The chair framed the tax renewal as a multidecade funding mechanism, saying it has provided "sustainable public safety funding for nearly 3 decades" and noting the board was empowered by the 2024 Arizona legislature to ask voters to renew the measure. She thanked the Citizens Public Safety Committee and East Valley Partnership CEO John Lewis for work recommending continuation of the funding.

On housing, the chair said the county faces an eviction crisis and that "our justice courts processed more than 80,000 evictions filings in 2025," the third straight year above that level. She announced Maricopa County will participate in a working group focused on eviction prevention and described a pilot with the city of Phoenix targeting the "critical time period" five days before and five days after a first missed payment.

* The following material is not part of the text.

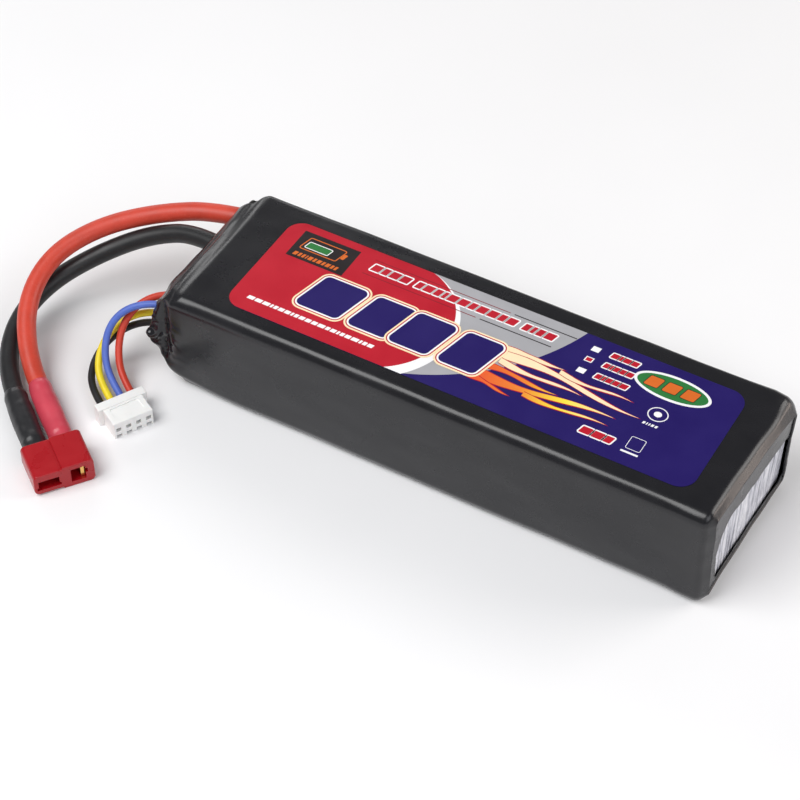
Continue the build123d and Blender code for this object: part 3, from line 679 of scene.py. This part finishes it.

Addressing mental‑health system gaps tied to court‑ordered evaluations and treatment, the chair said delays can force a restart of the commitment process or send people back to the community without immediate access to care. She pledged to "work with Judge Pamela Gates to improve efficiency, reduce delays" and better connect people in crisis with treatment.

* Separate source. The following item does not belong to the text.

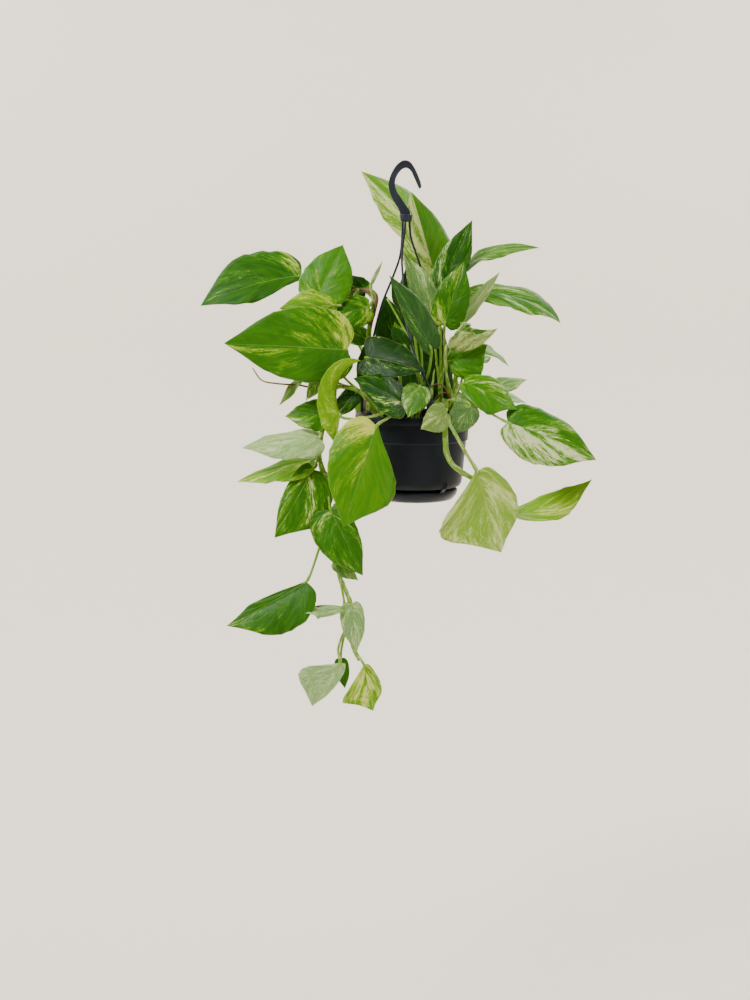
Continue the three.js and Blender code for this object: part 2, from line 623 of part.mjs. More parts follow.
function hook() {
  const low = collarTop - 2;
  const shape = new THREE.Shape().moveTo(-6.6 + collarX, low);
  shape.splineThru([...hookOutline, [5.6 + collarX, low]].map(([x, z]) => new THREE.Vector2(x, z)));
  const depth = hookThick - 2 * hookBevel;
  const settings = {
    depth,
    curveSegments: 2,
    bevelThickness: hookBevel,
    bevelSize: hookBevel,
    bevelOffset: -hookBevel,
    bevelSegments: 1,
  };
  const geometry = new THREE.ExtrudeGeometry(shape, settings).translate(0, 0, -depth / 2);
  let made = solid(geometry.rotateX(Math.PI / 2));
  const [small, large] = collarRadii;
  const collar = new THREE.CylinderGeometry(small, large, collarHeight, 20).rotateX(Math.PI / 2);
  made = made.add(solid(collar.translate(collarX, 0, collarTop - collarHeight / 2)));
  const bottom = collarTop - collarHeight;
  for (const { route } of strands) {
    const [x, y] = route[0];
    made = made.subtract(peg(strandRadius + gap, bottom - 1, bottom + socketDepth, x, y, 8));
  }
  return made;
}

// Strands: from the collar's socket to the top of the clip, without those two ends
const strands = [
  { name: "strand_left",
    route: [[-5, 1.5, -68], [-8, 1, -104], [-16, 4, -128], [-29, 9, -160], [-36, 13, -184],
      [-41, 16, -206]] },
  { name: "strand_front",
    route: [[-2, -4.5, -68], [-6, -4, -104], [-5, -12, -130], [-3, -28, -174], [3, -40, -202],
      [12, -50, -230]] },
  { name: "strand_back", route: [[3.5, 2, -68], [5, 3, -82], [10, 6, -98], [17, 10, -117]] },
];

function strand({ name, route }) {
  const turn = clipTurns[name];
  const head = [...route[0].slice(0, 2), collarTop - collarHeight + socketDepth - gap];
  const [x, y] = [Math.cos(rad(turn)), Math.sin(rad(turn))].map((c, i) => potAxis[i] + clipRing * c);
  const clipLow = rimTop - potWall - gap - barbSize[2];
  const clipTop = clipLow + clipSize[2];
  const cord = bar([head, ...route, [x, y, clipTop + 8], [x, y, clipTop - 6]], strandRadius, 6, 17);
  return cord.made.add(block(clipSize, clipLow, turn)).add(block(barbSize, clipLow, turn));
}

const plastic = { color: 0x26282c, roughness: 0.45 };
const pieces = [
  ["pot", pot(), plastic],
  ["saucer", saucer(), { color: 0x34363b, roughness: 0.4 }],
  ["soil", soil(), { color: 0x3a2a1e, roughness: 0.95 }],
  ["hanger_hook", hook(), { color: 0x3b3d45, roughness: 0.4 }],
  ...strands.map((row) => [row.name, strand(row), { color: 0x3b3d45, roughness: 0.4 }]),
  ...vines.map((row) => [row.name, vine(row), { color: leafGreen, roughness: 0.45 }]),
];

const basket = new THREE.Group();
for (const [name, made, look] of pieces) {
  const mesh = new THREE.Mesh(geometryOf(made), new THREE.MeshStandardMaterial({ ...look, metalness: 0 }));
  mesh.name = name;
  basket.add(mesh);
}

export default basket;
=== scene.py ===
import json
import math
import random

import bmesh
import bpy
from mathutils import Euler, Matrix, Quaternion, Vector, noise

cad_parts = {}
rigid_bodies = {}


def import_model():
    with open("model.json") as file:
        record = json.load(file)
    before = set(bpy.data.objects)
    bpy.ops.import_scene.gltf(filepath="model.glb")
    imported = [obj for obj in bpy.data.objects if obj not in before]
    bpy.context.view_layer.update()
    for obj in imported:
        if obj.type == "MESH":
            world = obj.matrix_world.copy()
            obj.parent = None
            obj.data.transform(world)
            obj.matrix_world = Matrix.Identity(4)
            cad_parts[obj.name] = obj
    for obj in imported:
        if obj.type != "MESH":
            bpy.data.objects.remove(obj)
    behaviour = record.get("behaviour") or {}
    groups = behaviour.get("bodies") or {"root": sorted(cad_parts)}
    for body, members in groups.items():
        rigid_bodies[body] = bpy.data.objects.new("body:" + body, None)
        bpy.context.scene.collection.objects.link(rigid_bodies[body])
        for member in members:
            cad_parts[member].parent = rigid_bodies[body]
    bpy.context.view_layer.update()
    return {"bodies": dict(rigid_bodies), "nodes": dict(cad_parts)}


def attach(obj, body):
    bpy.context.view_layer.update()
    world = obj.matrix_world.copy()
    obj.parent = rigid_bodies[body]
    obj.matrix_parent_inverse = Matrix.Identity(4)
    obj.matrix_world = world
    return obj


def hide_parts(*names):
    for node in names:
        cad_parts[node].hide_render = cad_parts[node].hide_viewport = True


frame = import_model()
mm = 0.001
scene = bpy.context.scene
bodyName = next(iter(frame["bodies"]))
print("frame loaded:", len(frame["nodes"]), "nodes")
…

On infrastructure and growth, the chair announced staff recommendations for "infrastructure readiness assessments" and a public "development pipeline dashboard" intended to give early, public visibility into development activity and where capacity is lagging.

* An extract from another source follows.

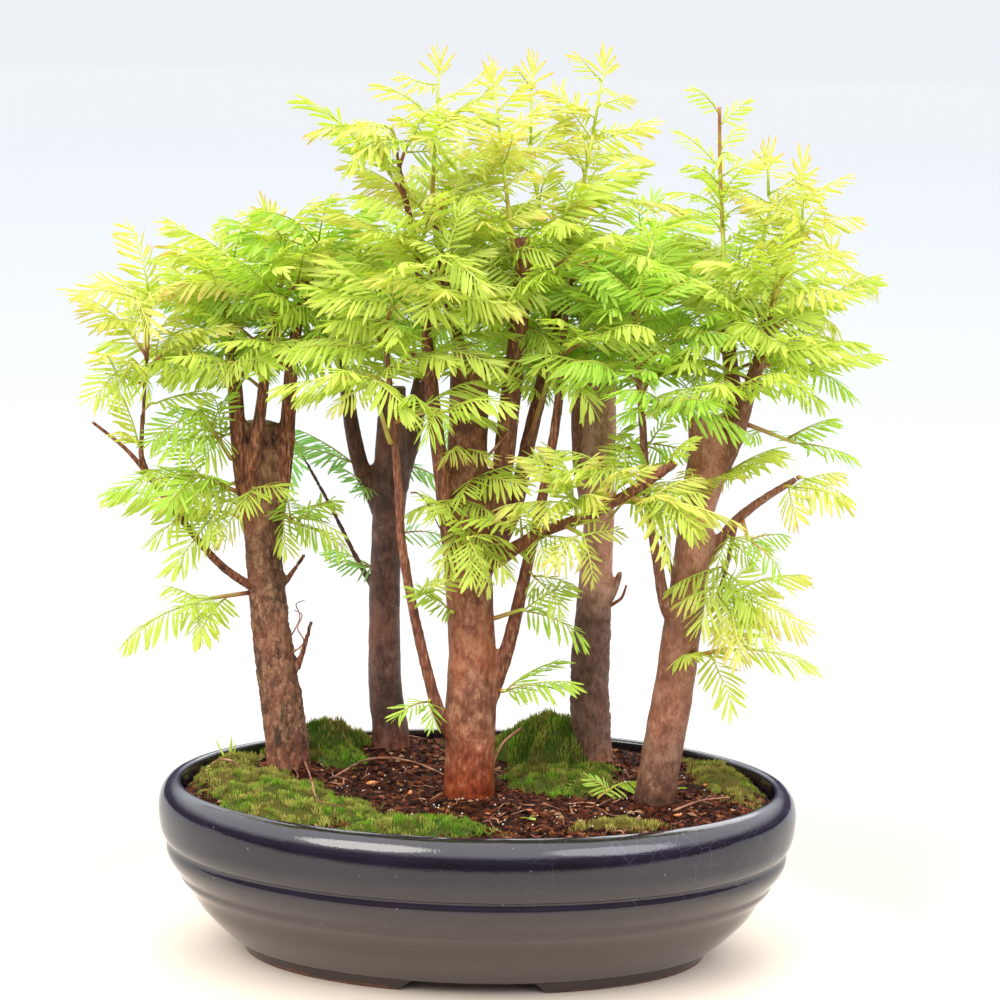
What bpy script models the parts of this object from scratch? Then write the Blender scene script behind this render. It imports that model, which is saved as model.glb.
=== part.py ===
"""Dawn redwood bonsai forest standing in its glazed oval tray.

Metres, +Z up. The origin is the middle of the tray on the ground, X runs along the tray's
length and -Y is the side the group is looked at from. Tables of points are in millimetres.
"""
import math
import random

import bpy
from mathutils import Vector

MM = 0.001
UP = Vector((0.0, 0.0, 1.0))
CLEARANCE = 0.0004

# Tray: half axes at its widest ring, and (height, inset from that ring) down each face.
TRAY_HALF_LENGTH = 0.150
TRAY_HALF_WIDTH = 0.111
TRAY_SEGMENTS = 36
TRAY_OUTSIDE = [
    (6.5, 36.0), (12.0, 29.5), (23.0, 19.2), (34.5, 11.2), (38.5, 9.8), (45.0, 5.0),
    (49.0, 3.9), (52.5, 4.3), (58.0, 1.4), (69.0, 0.0), (75.0, 0.8), (79.5, 3.8),
    (81.5, 7.0), (81.5, 9.5),
]
TRAY_INSIDE = [(78.0, 10.8), (42.0, 17.0), (15.0, 40.0)]
FOOT_TOP = 9.0
FOOT_PROFILE = [(0.0, 41.0), (FOOT_TOP, 36.5), (FOOT_TOP, 51.0), (0.0, 52.0)]
FOOT_GAP_HALF_TOP = 0.027
FOOT_GAP_HALF_BOTTOM = 0.034
FOOT_HEIGHT = 0.0065
FOOT_CUT_BELOW = 0.002
FOOT_CUT_TOP = 0.012
DRAIN_RADIUS = 0.007
DRAIN_OFFSET = 0.055
DRAIN_CUT_TOP = 0.030

# Soil: one tilted bed, higher at the back, with a lowered strip along the wall.
SOIL_MIDDLE = 0.0765
SOIL_SLOPE = 0.028
SOIL_STRIP_DROP = 0.0025
SOIL_TOP_INSET = 18.5
SOIL_SIDE = [(74.0, 12.2), (42.0, 17.6), (15.6, 40.6)]
HOLE_MARGIN = 0.0012
HOLE_DEPTH = 0.0012
HOLE_ABOVE_SOIL = 0.020
HOLE_SIDES = 14

# Moss cushions: (name, centre x and y, half lengths, turn in degrees, height) in millimetres.
MOSS = [
    ("moss_left", -92, -28, 30, 40, 18, 4.5),
    ("moss_front", -30, -68, 40, 15, 4, 3.5),
    ("moss_rear_left", -76, 64, 26, 15, 28, 12.0),
    ("moss_rear_right", 38, 54, 30, 24, 150, 21.0),
]
MOSS_EDGE = 0.0022
MOSS_EDGE_WAVE = (-0.14, 0.10)
MOSS_CROWN_POWER = 1.6
MOSS_TRUNK_REACH = 0.012
MOSS_HOLE_BELOW = 0.010
MOSS_HOLE_ABOVE = 0.034
MOSS_SECTORS = 12
MOSS_RINGS = 3

# Wood: for each tree its trunk and limbs as (x, y, z, radius) in millimetres.
TREES = {
    "left": {
        "trunk": [(-91, 28, 62, 11), (-92, 28, 89, 10.6), (-96, 28, 116, 10), (-101, 28, 150, 9.3),
                  (-104, 28, 179, 8.7), (-106, 28, 208, 8.6), (-107, 28, 232, 8), (-107, 28, 246, 7.6)],
        "low_limb": [(-103, 25, 166, 2.4), (-111, 20, 169, 2.2), (-126, 16, 181, 2), (-145, 12, 205, 1.8),
                     (-159, 10, 226, 1.6), (-160, 10, 243, 1.3), (-158, 12, 280, 1)],
        "low_twig": [(-157, 10, 222, 1.2), (-168, 6, 235, 0.9), (-182, 2, 247, 0.7)],
        "rise_left": [(-107, 27, 185, 4.5), (-112, 22, 209, 4.4), (-116, 22, 237, 4), (-119, 26, 268, 3.4),
                      (-123, 32, 293, 2.6), (-125, 36, 309, 1.8)],
        "rise_front": [(-104, 25, 192, 3.4), (-109, 19, 219, 3.2), (-105, 17, 257, 2.8),
                       (-102, 16, 281, 2.2), (-97, 14, 304, 1.6)],
        "rise_right": [(-101, 28, 192, 4.4), (-97, 30, 213, 4.2), (-94, 28, 237, 3.8), (-92, 25, 271, 3.2),
                       (-88, 22, 299, 2.4), (-81, 18, 321, 1.6)],
        "spur": [(-98, 28, 163, 1.8), (-93, 30, 170, 1.4), (-85, 32, 182, 1)],
        "dead_twig": [(-93, 26, 115, 2), (-87, 26, 129, 1.5), (-81, 25, 151, 1.1)],
    },
    "rear_left": {
        "trunk": [(-43, 69, 63, 10), (-44, 69, 86, 9.2), (-47, 69, 108, 8.3), (-48, 69, 133, 7.8),
                  (-48, 69, 163, 7.6), (-47, 69, 193, 7.8), (-46, 69, 218, 8.6), (-46, 69, 242, 7),
                  (-46, 71, 259, 6.6)],
        "rise_left": [(-50, 69, 200, 4.8), (-60, 67, 218, 4.2), (-65, 66, 238, 3.8), (-69, 67, 262, 3.2),
                      (-73, 73, 285, 2.4), (-80, 79, 307, 1.6)],
        "rise_right": [(-44, 69, 211, 5.4), (-37, 73, 232, 4.8), (-33, 75, 257, 4.2), (-28, 77, 286, 3.2),
                       (-24, 81, 310, 2.2)],
        "low_limb": [(-51, 70, 155, 1.8), (-62, 75, 172, 1.4), (-76, 79, 198, 1.2), (-93, 83, 227, 0.9)],
    },
    "middle": {
        "trunk": [(-3, -12, 58, 12.5), (-4, -12, 80, 12), (-4, -12, 99, 11.6), (-4, -12, 123, 11.9),
                  (-4, -12, 146, 11), (-6, -12, 175, 10.8), (-7, -12, 198, 10), (-8, -12, 226, 9.3),
                  (-8, -12, 254, 9.1), (-8, -12, 284, 8.8)],
        "stub_right": [(-1, -11, 187, 6), (4, -12, 208, 5.6), (8, -14, 231, 5), (11, -16, 264, 4.8),
                       (14, -17, 296, 4.4), (15, -18, 321, 3.9), (14, -18, 338, 3.8)],
        "rise_right": [(-2, -9, 180, 4.6), (13, -2, 209, 4), (20, 2, 243, 3.6), (27, 4, 276, 3.2),
                       (31, 6, 299, 2.7), (35, 10, 322, 2), (39, 14, 342, 1.4)],
        "low_right": [(1, -12, 116, 4.4), (10, -14, 140, 3.6), (15, -16, 160, 3.2), (21, -20, 191, 2.8),
                      (28, -22, 228, 2.4), (33, -22, 265, 2.2), (35, -20, 301, 1.6), (38, -18, 324, 1.1)],
        "near_limb": [(-3, -14, 185, 4), (6, -18, 190, 3.8), (17, -28, 199, 3.2), (30, -42, 209, 2.7),
                      (48, -54, 218, 2.5), (67, -62, 231, 2.5), (84, -66, 244, 2.3)],
        "rise_left": [(-12, -14, 182, 4.3), (-16, -20, 204, 4), (-19, -22, 227, 3.8), (-23, -22, 255, 3.4),
                      (-26, -20, 280, 3), (-29, -20, 305, 2.2), (-34, -22, 336, 1.8), (-40, -26, 363, 1.5),
                      (-42, -28, 376, 1)],
        "leader": [(-9, -12, 274, 3.4), (-16, -14, 300, 2.6), (-22, -16, 328, 2), (-26, -18, 350, 1.5)],
        "low_left": [(-9, -14, 104, 4), (-18, -20, 117, 3.2), (-25, -24, 141, 2.7), (-32, -28, 172, 2.4),
                     (-37, -30, 201, 2.2), (-39, -31, 228, 2), (-43, -32, 265, 1.7), (-46, -32, 298, 1.1)],
    },
    "rear_right": {
        "trunk": [(56, 46, 63, 10.6), (55, 46, 86, 9.8), (53, 46, 111, 9.6), (53, 46, 136, 9.2),
                  (54, 46, 165, 8.2), (55, 46, 194, 7.4), (55, 46, 224, 7), (55, 46, 248, 6.9),
                  (55, 46, 266, 6.6)],
        "rise_left": [(52, 47, 201, 4.2), (46, 50, 223, 3.8), (44, 50, 252, 3.6), (45, 50, 281, 3),
                      (48, 52, 309, 2.2)],
        "stub_right": [(56, 46, 155, 2.6), (63, 44, 165, 2), (66, 43, 175, 1.4)],
        "rise_right": [(55, 50, 234, 4.2), (58, 55, 261, 3.2), (60, 56, 285, 2.6), (63, 58, 309, 1.8)],
    },
    "right": {
        "trunk": [(81, -19, 61, 10), (83, -19, 84, 9.6), (86, -19, 107, 9.5), (90, -19, 136, 9.2),
                  (93, -19, 164, 8.8), (96, -19, 192, 8.4), (98, -19, 220, 8.2), (101, -19, 241, 8.3),
                  (100, -19, 259, 7.9)],
        "rise_mid": [(99, -18, 212, 5), (109, -15, 241, 4.6), (113, -15, 262, 4.2), (110, -14, 289, 3.4),
                     (108, -13, 312, 2.4)],
        "rise_right": [(106, -18, 232, 4.4), (114, -22, 251, 4), (119, -24, 272, 3.4), (124, -25, 290, 2.9),
                       (127, -26, 306, 2.2)],
        "rise_left": [(91, -21, 160, 3.6), (84, -27, 173, 3), (79, -30, 196, 2.4), (74, -32, 222, 2.1),
                      (71, -33, 254, 1.9), (68, -33, 281, 1.6), (65, -31, 308, 1.1)],
        "spur": [(93, -17, 175, 2), (88, -12, 184, 1.5), (82, -9, 202, 1.2)],
        "right_limb": [(99, -19, 190, 3.6), (107, -21, 200, 2.8), (115, -25, 212, 2.4), (127, -29, 223, 2),
                       (141, -33, 233, 1.6)],
        "hanging_twig": [(115, -25, 212, 1.1), (112, -27, 194, 0.9), (108, -28, 179, 0.7)],
    },
}
TRUNK_SIDES = 9
LIMB_SIDES = 6
TWIG_SIDES = 4
TWIG_RADIUS = 0.0025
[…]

Public safety and oversight of the sheriff's office also drew attention. The chair said the board has "been working to end the federal judicial oversight of our sheriff's department" and argued the federal monitor now covers issues "that go well beyond the scope of that original lawsuit," harming morale and recruitment. "The millions we pay the monitor in salary fees and other compliance costs should be reinvested back into true public safety needs," she said, while asserting the office had achieved "100 compliance with required policy changes" and reported "0 new allegations of targeted immigration enforcement." The transcript does not record a response from the monitor or the sheriff's office in this meeting.

On elections, the chair said a comprehensive review of election processes — including technology and chain of custody — is nearly complete and promised the findings will be presented publicly. She said the county will continue public tours and live video feeds of its election facility. After reporting that rejected mail‑in ballot signatures had tripled at the November 2025 canvas, she stated, "We want every legal vote to count," and said the board has asked the recorder's office for a report on nearly 6,000 voters whose signatures were rejected.

The address included recognition of past and present officials and civic leaders (Betsy Bayless, former Governor Jan Brewer, Phoenix Councilwoman Deborah Stark, long‑serving elections official Helen Purcell and others). The chair closed by praising the county's record of lean, accessible government and said she would adjourn the meeting with thanks to staff and colleagues.

The meeting ended with the chair's closing remarks and the formal statement that she would adjourn.